> PROVIDED MATERIAL
•••

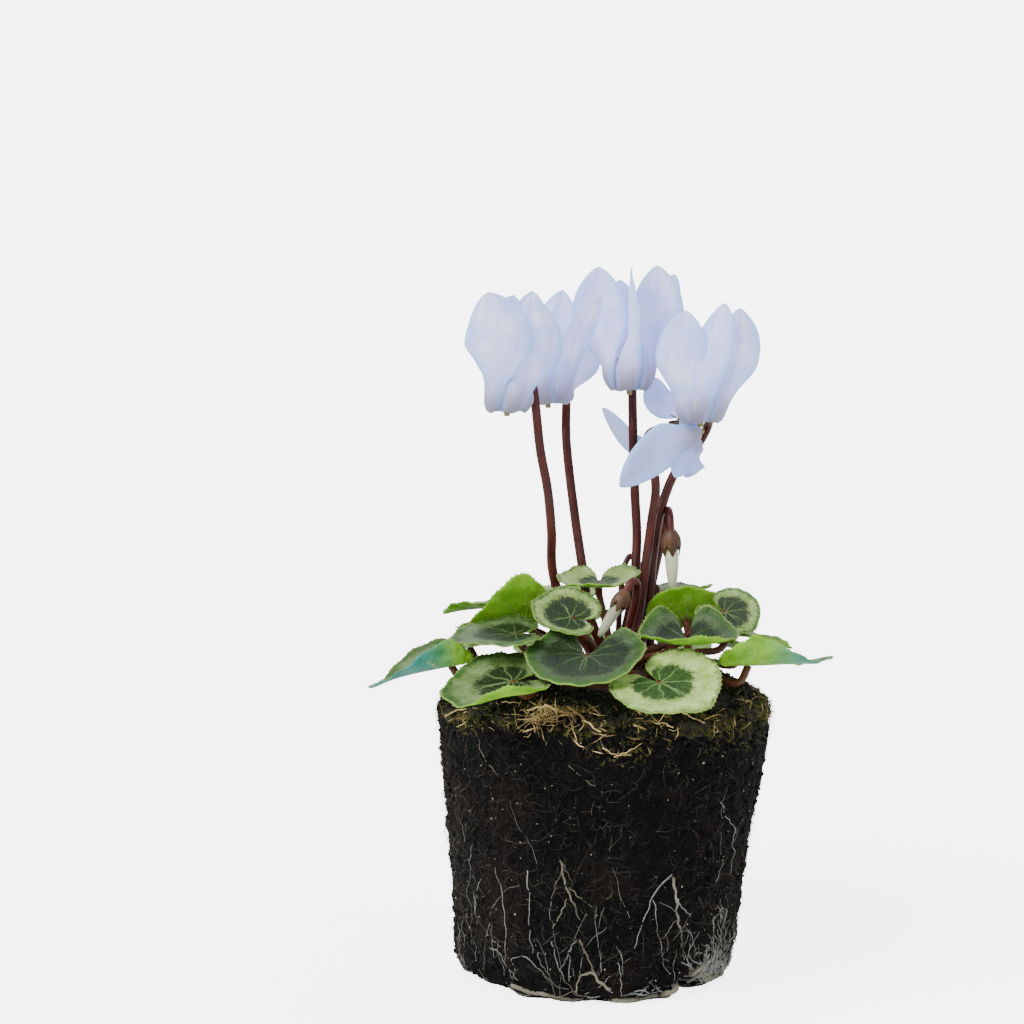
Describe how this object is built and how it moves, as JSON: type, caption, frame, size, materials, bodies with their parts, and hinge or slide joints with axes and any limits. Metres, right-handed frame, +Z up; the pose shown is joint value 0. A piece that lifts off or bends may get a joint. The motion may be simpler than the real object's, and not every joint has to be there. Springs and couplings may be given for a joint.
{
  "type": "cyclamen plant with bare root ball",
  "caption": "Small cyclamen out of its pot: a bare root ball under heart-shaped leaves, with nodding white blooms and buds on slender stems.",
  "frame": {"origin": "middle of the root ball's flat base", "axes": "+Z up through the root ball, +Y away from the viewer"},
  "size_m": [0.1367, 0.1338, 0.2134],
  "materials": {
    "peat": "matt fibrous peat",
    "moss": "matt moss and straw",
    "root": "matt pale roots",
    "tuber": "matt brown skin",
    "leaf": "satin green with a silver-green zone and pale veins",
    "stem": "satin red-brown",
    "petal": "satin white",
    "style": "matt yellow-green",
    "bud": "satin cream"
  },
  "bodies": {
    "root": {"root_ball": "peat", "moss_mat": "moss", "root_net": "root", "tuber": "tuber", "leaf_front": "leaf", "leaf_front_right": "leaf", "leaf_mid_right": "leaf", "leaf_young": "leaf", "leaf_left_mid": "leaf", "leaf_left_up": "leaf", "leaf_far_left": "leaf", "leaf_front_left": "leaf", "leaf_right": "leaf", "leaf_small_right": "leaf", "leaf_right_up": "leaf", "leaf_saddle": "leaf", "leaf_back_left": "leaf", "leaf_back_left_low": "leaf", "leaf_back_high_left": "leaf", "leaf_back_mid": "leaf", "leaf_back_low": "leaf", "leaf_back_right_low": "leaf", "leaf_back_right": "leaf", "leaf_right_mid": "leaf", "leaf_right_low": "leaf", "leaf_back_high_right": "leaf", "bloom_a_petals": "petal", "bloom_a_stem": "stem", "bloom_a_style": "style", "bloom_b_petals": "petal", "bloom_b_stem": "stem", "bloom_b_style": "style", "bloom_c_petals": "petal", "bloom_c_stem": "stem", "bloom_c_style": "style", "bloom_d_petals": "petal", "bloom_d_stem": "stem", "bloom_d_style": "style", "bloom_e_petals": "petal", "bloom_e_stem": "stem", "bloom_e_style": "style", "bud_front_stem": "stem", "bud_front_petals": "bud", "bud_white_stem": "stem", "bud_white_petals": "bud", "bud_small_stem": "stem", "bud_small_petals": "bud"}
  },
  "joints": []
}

•••

> TASK DIRECTIONS
Each line of the material should be echoed exactly.

> FINISHED TASK
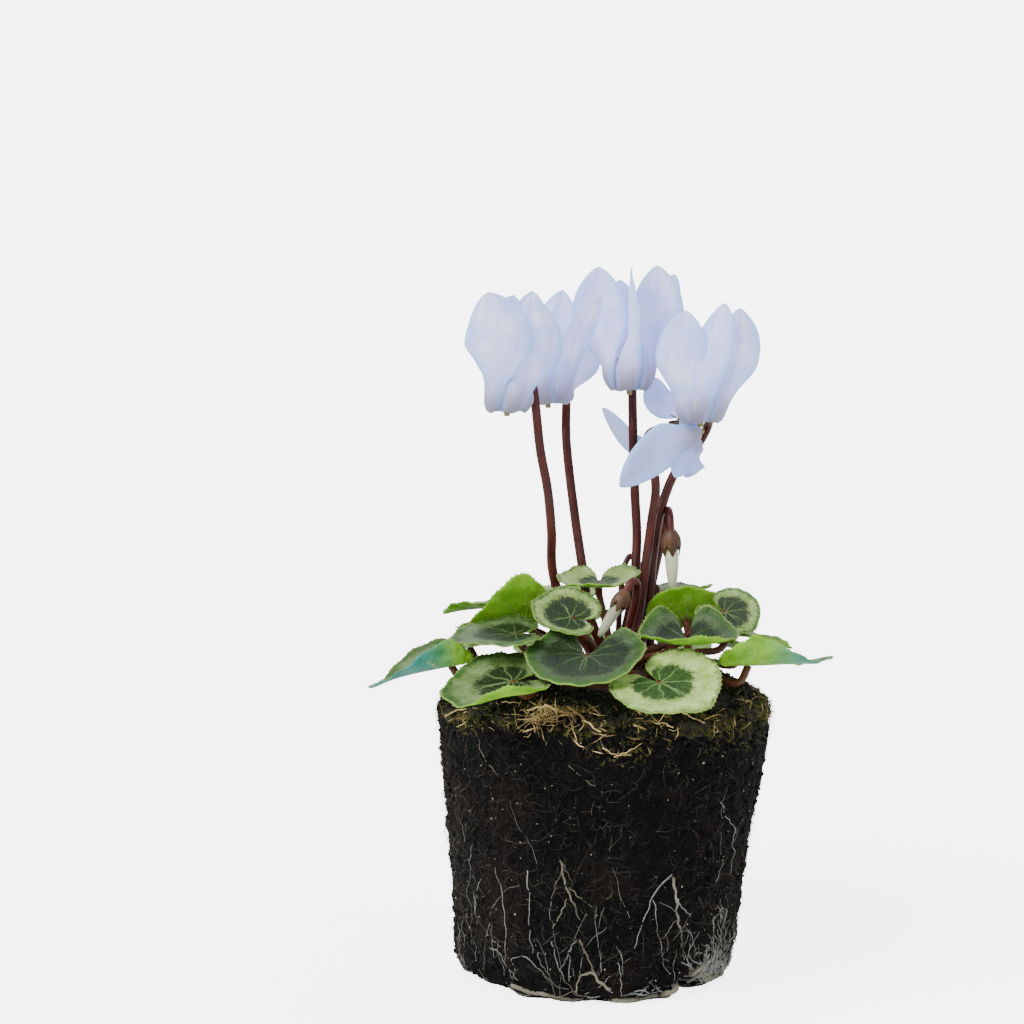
Describe how this object is built and how it moves, as JSON: type, caption, frame, size, materials, bodies with their parts, and hinge or slide joints with axes and any limits. Metres, right-handed frame, +Z up; the pose shown is joint value 0. A piece that lifts off or bends may get a joint. The motion may be simpler than the real object's, and not every joint has to be there. Springs and couplings may be given for a joint.
{
  "type": "cyclamen plant with bare root ball",
  "caption": "Small cyclamen out of its pot: a bare root ball under heart-shaped leaves, with nodding white blooms and buds on slender stems.",
  "frame": {"origin": "middle of the root ball's flat base", "axes": "+Z up through the root ball, +Y away from the viewer"},
  "size_m": [0.1367, 0.1338, 0.2134],
  "materials": {
    "peat": "matt fibrous peat",
    "moss": "matt moss and straw",
    "root": "matt pale roots",
    "tuber": "matt brown skin",
    "leaf": "satin green with a silver-green zone and pale veins",
    "stem": "satin red-brown",
    "petal": "satin white",
    "style": "matt yellow-green",
    "bud": "satin cream"
  },
  "bodies": {
    "root": {"root_ball": "peat", "moss_mat": "moss", "root_net": "root", "tuber": "tuber", "leaf_front": "leaf", "leaf_front_right": "leaf", "leaf_mid_right": "leaf", "leaf_young": "leaf", "leaf_left_mid": "leaf", "leaf_left_up": "leaf", "leaf_far_left": "leaf", "leaf_front_left": "leaf", "leaf_right": "leaf", "leaf_small_right": "leaf", "leaf_right_up": "leaf", "leaf_saddle": "leaf", "leaf_back_left": "leaf", "leaf_back_left_low": "leaf", "leaf_back_high_left": "leaf", "leaf_back_mid": "leaf", "leaf_back_low": "leaf", "leaf_back_right_low": "leaf", "leaf_back_right": "leaf", "leaf_right_mid": "leaf", "leaf_right_low": "leaf", "leaf_back_high_right": "leaf", "bloom_a_petals": "petal", "bloom_a_stem": "stem", "bloom_a_style": "style", "bloom_b_petals": "petal", "bloom_b_stem": "stem", "bloom_b_style": "style", "bloom_c_petals": "petal", "bloom_c_stem": "stem", "bloom_c_style": "style", "bloom_d_petals": "petal", "bloom_d_stem": "stem", "bloom_d_style": "style", "bloom_e_petals": "petal", "bloom_e_stem": "stem", "bloom_e_style": "style", "bud_front_stem": "stem", "bud_front_petals": "bud", "bud_white_stem": "stem", "bud_white_petals": "bud", "bud_small_stem": "stem", "bud_small_petals": "bud"}
  },
  "joints": []
}